Order of the Supreme Court, Nassau County, dated August 26, 1981, reversed, on the law, appellant’s motion for summary judgment is granted and the complaint is dismissed as to the appellant.
Appeal from an order of the same court, dated April 30, 1981, dismissed in light of the determination on the appeal from the order dated August 26, 1981.
Appellant is awarded one bill of $50 costs and disbursements.
. “The basic security provided in the processing system is the requirement that for a bet to be valid, it must be recorded on microfilm prior to the draw. If a bet, for any reason whatsoever, is not recorded on microfilm prior to the draw, it is not a valid bet.” (21 NYCRR 2817.18; see 21 NYCRR 2817.9 [n]; 2817.13 [a] [4]; 2817.14 [c]; 2817.15 [d].)
. An inspection of Lotto Central’s microfilm records disclosed that the validation number purportedly issued to plaintiff for this ticket immediately followed in sequence the number issued to plaintiff on another ticket and the number issued to one James Molina on still another ticket.

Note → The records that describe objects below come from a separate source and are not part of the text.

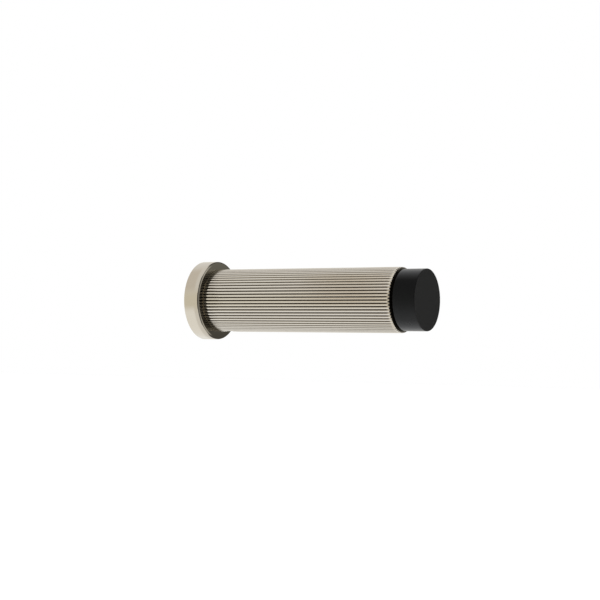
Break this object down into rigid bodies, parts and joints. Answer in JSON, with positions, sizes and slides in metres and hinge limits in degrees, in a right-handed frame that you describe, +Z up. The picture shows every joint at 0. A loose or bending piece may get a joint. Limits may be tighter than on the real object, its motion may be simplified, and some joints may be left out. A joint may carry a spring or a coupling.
{
  "type": "wall mounted door stop",
  "caption": "Projecting wall door stop: a fluted round metal barrel on a small round rose, ended by a flat black rubber buffer.",
  "frame": {"origin": "centre of the rose's wall face, on the axis of the wall screw hole", "axes": "+X along the barrel, away from the wall; +Z up, with the set screw on the underside (-Z)"},
  "size_m": [0.0787, 0.025, 0.025],
  "materials": {
    "polished_nickel": "nickel-plated brass, polished, faint warm tint",
    "polished_nickel_fluted": "nickel-plated brass, straight knurled, crests polished",
    "zinc_steel": "bright zinc plated steel",
    "plate_steel": "steel, blackened",
    "dark_steel": "black oxide",
    "black_rubber": "moulded, smooth, satin"
  },
  "bodies": {
    "wall_mount": {"mounting_boss": "zinc_steel", "rose": "polished_nickel"},
    "barrel": {"barrel": "polished_nickel_fluted"},
    "grub_screw": {"grub_screw": "dark_steel"},
    "buffer_mount": {"buffer_plate": "plate_steel", "buffer_stud": "zinc_steel"},
    "buffer": {"rubber_buffer": "black_rubber"}
  },
  "joints": [
    {"name": "barrel_slide", "type": "slide", "parent": "wall_mount", "child": "barrel", "axis": [1, 0, 0], "range_m": [0, 0.013]},
    {"name": "grub_travel", "type": "slide", "parent": "barrel", "child": "grub_screw", "axis": [0, 0, -1], "range_m": [0, 0.002]},
    {"name": "buffer_turn", "type": "hinge", "parent": "barrel", "child": "buffer_mount", "pos_m": [0.0707, 0, 0], "axis": [1, 0, 0], "continuous": true},
    {"name": "buffer_squash", "type": "slide", "parent": "buffer_mount", "child": "buffer", "axis": [-1, 0, 0], "range_m": [0, 0.0012], "stiffness_N_per_m": 150000, "deforming": ["rubber_buffer"]}
  ]
}
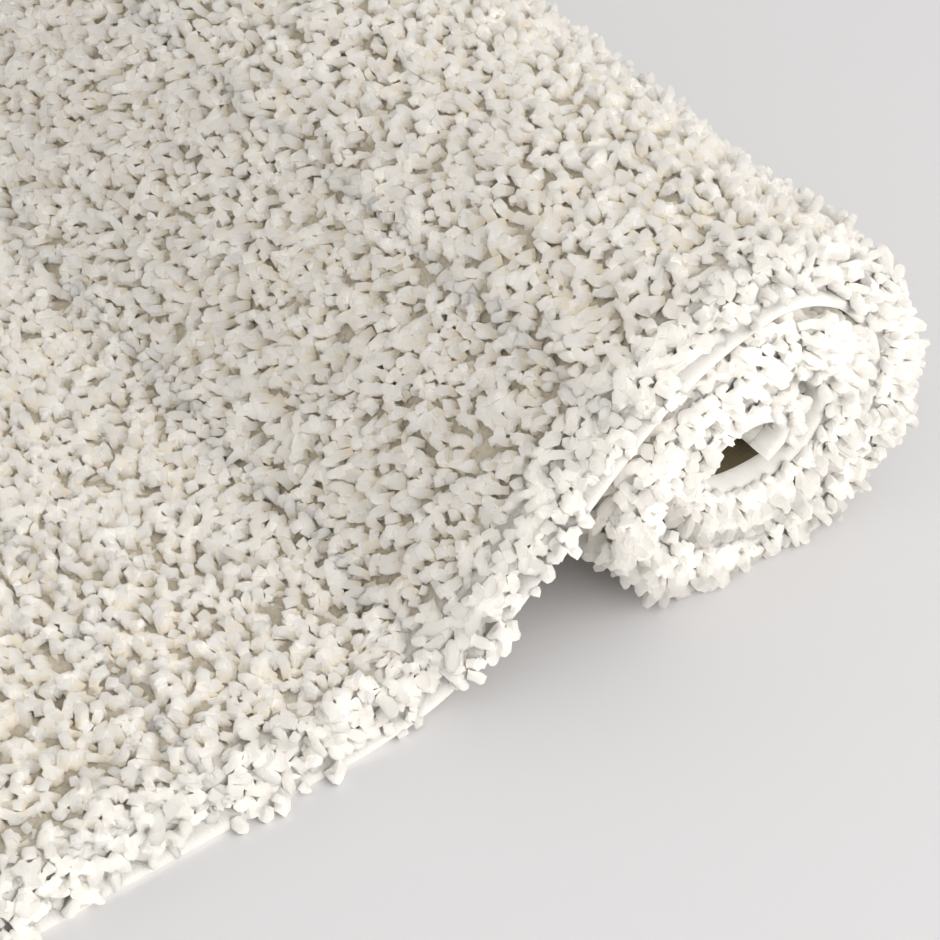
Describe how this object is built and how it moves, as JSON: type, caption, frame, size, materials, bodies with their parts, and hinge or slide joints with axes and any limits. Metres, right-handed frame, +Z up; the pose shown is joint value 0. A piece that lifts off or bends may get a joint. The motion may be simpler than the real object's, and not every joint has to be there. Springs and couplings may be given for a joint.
{
  "type": "shag rug",
  "caption": "Small cream shag rug, flat on the floor at its free end and rolled up at the other with its pile outwards, its edges bound.",
  "frame": {"origin": "on the floor, under the middle of the rug's box", "axes": "+X along the roll, +Y along the rug from its free end towards the roll, +Z up"},
  "size_m": [0.631, 0.5131, 0.1331],
  "materials": {
    "pile": "deep soft matte yarn pile, cream",
    "backing": "woven matte backing, brown",
    "binding": "overcast edge of close matte yarn, off-white"
  },
  "bodies": {
    "root": {"pile": "pile", "backing": "backing", "binding_right": "binding", "binding_left": "binding", "binding_free_end": "binding", "binding_inner_end": "binding"}
  },
  "joints": []
}
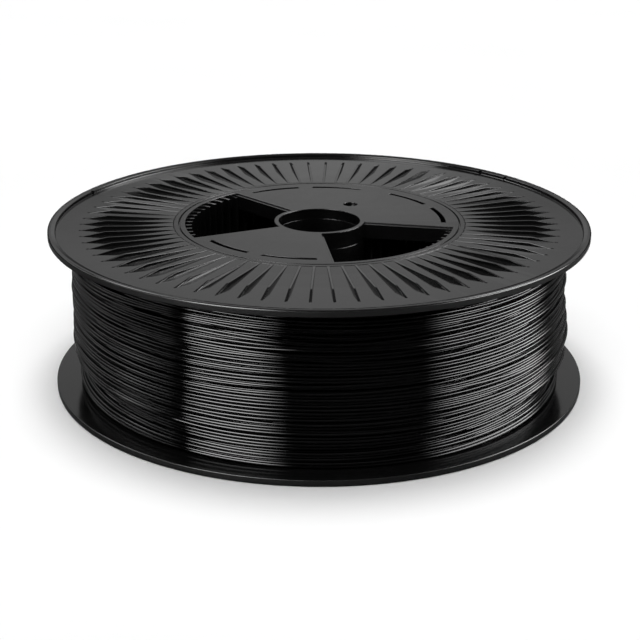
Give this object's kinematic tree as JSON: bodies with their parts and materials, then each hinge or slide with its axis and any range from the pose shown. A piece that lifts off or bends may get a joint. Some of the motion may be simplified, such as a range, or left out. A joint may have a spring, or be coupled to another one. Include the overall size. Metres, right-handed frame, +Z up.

. “2. LOTTO TICKETS NOT VALID UNTIL MICROFILMED AT LOTTO CENTRAL, in accordance with lotto rules. Players acknowledge that lotto Sales Agents are acting on behalf of the players in validating the lotto tickets and returning them to the Contractor acting for and on behalf of the State Lottery. The liability of the Contractor, the State, and the lotto Sales Agents is limited to a refund of the amount wagered if a ticket is not accepted by the Contractor on behalf of the State, regardless of whether said liability arises through neglect, omission, failure or otherwise on the part of an Agent or the Contractor.”